Plus tard, visite d’un PRL en chantier à Saubrigues, une commune rurale de 1500 habitants, dans les Landes, sur un terrain d’un peu moins de 5ha. À l’arrière du site, un petit portail donne accès à la piste cyclable aménagée par la communauté de communes Maremne Adour Côte-sud (Macs). Bien que le chantier ne soit pas terminé, les 82 parcelles de «Las Casas de las Lanas » sont d’ores et déjà vendues. Les modèles de chalets les plus populaires ont une superficie d’environ 50m2. Le prix d’une parcelle avec chalet varie de 180000 à 230000 euros. Le client de ce projet, Luis do Souto, président-fondateur de Nature et Résidence, apprécie de travailler avec Premier Plan: «A la fois géomètre-expert et urbaniste, Laurent Gaubert sait expliquer les textes juridiques et les différentes contraintes d’un site de manière accessible, compréhensible par tous. Il connaît très bien le sujet des PRL. Son conseil nous est précieux».
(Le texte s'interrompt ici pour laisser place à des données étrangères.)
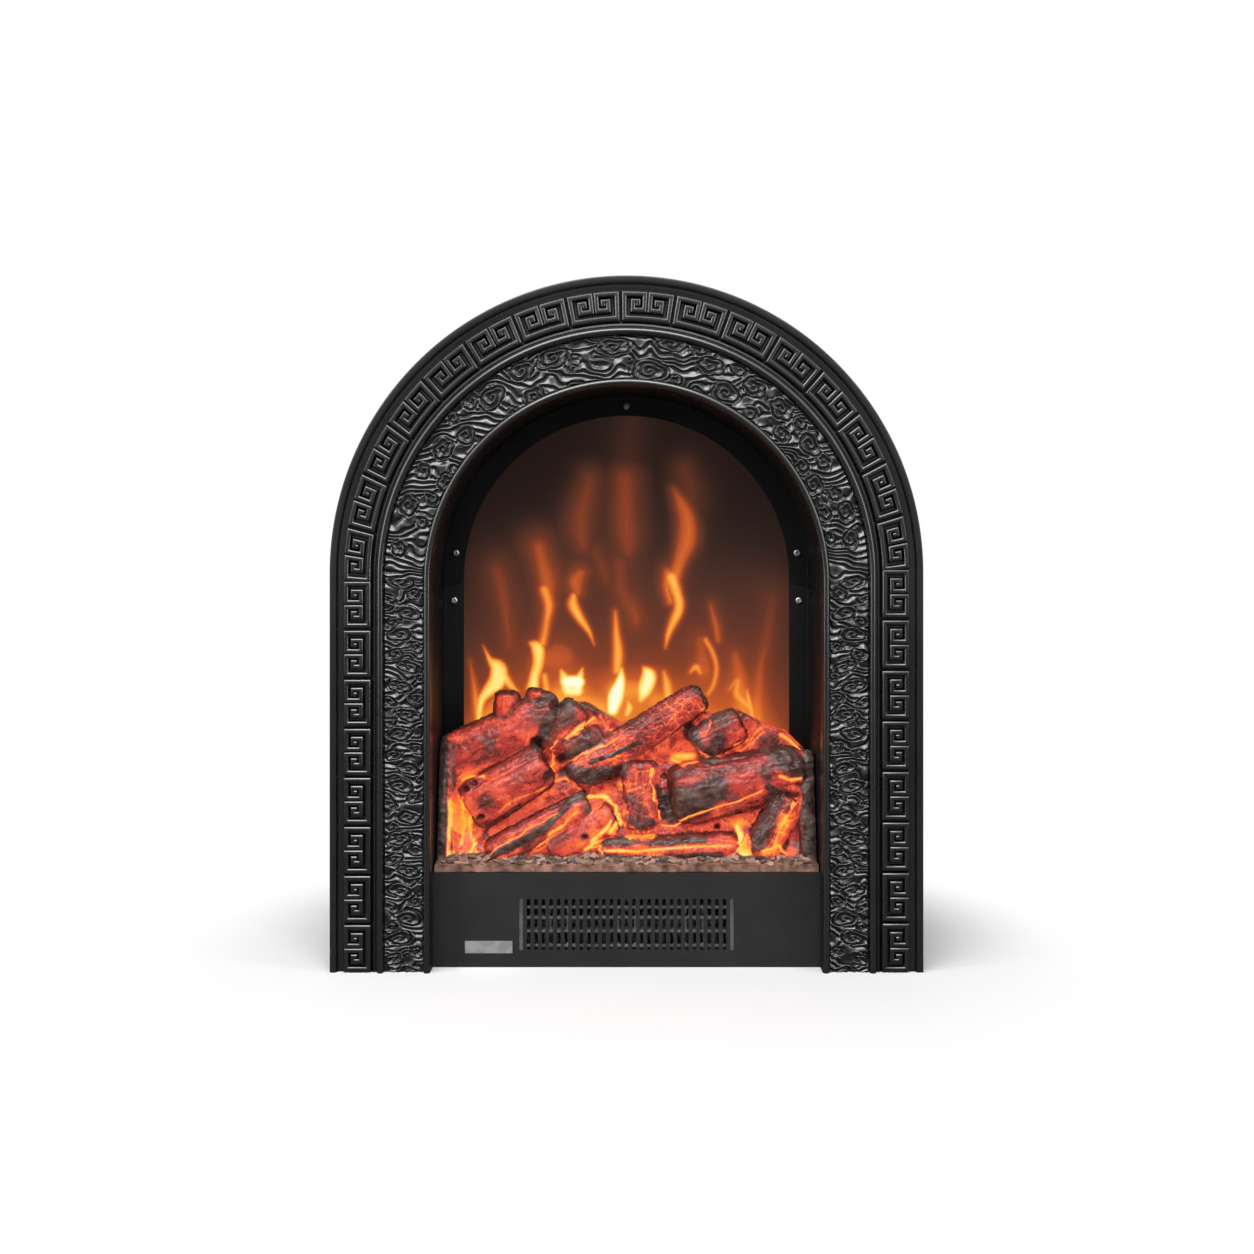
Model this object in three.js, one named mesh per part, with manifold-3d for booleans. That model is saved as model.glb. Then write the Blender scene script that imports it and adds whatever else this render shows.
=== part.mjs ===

Arbres et sous-bois préservés

Ensuite, direction l’Atlantique. À Ondres, l’Airial du Seignanx, ouvert depuis 2018, s’étale sur 4ha. Par un chemin piétonnier, la plage est accessible en dix minutes. Nous voici là dans le concept de «forêt habitée » voulu par le maître d’ouvrage, conseillé en ce sens par Laurent Gaubert. Tous les arbres ont été mesurés lors du relevé topographique. Le site comptant plus de 1000 pins et 50 chênes a été presque entièrement préservé : «Nous avons coupé tout au plus vingt arbres », précise le géomètre-expert. On aperçoit même un tronc de pin incrusté dans la terrasse d’un chalet ! Le sous-bois landais typique, à base de genêts et d’arbousiers, a lui aussi été maintenu. Au sol, du gravier et non pas du béton, pour un sol plus perméable.

«Selon la volonté du propriétaire du site, il n’y a pas de séparation ni de haies entre les parcelles », relate Marie Dugied, chargée de clientèle chez Green Resort, société qui gère le site. «L’Airial du Seignanx compte environ 77 hébergements : 35 mobil-homes en gestion hôtelière et 28 chalets appartenant à des particuliers.»

Aujourd’hui, la création de PRL représente 50% de l’activité du bureau de Saint-Vincent-de-Tyrosse, qui travaille beaucoup pour Nature et Résidence, premier opérateur en France. Un marché de niche passionnant, à la croisée de diverses compétences : urbanisme, voirie, aménagement, juridique, environnement… «Chaque projet est totalement différent du précédent. C’est ce qui est stimulant intellectuellement », commente Laurent Gaubert. Pour concevoir un PRL, le géomètre-expert est un peu le chef d’orchestre d’une équipe pluridisciplinaire.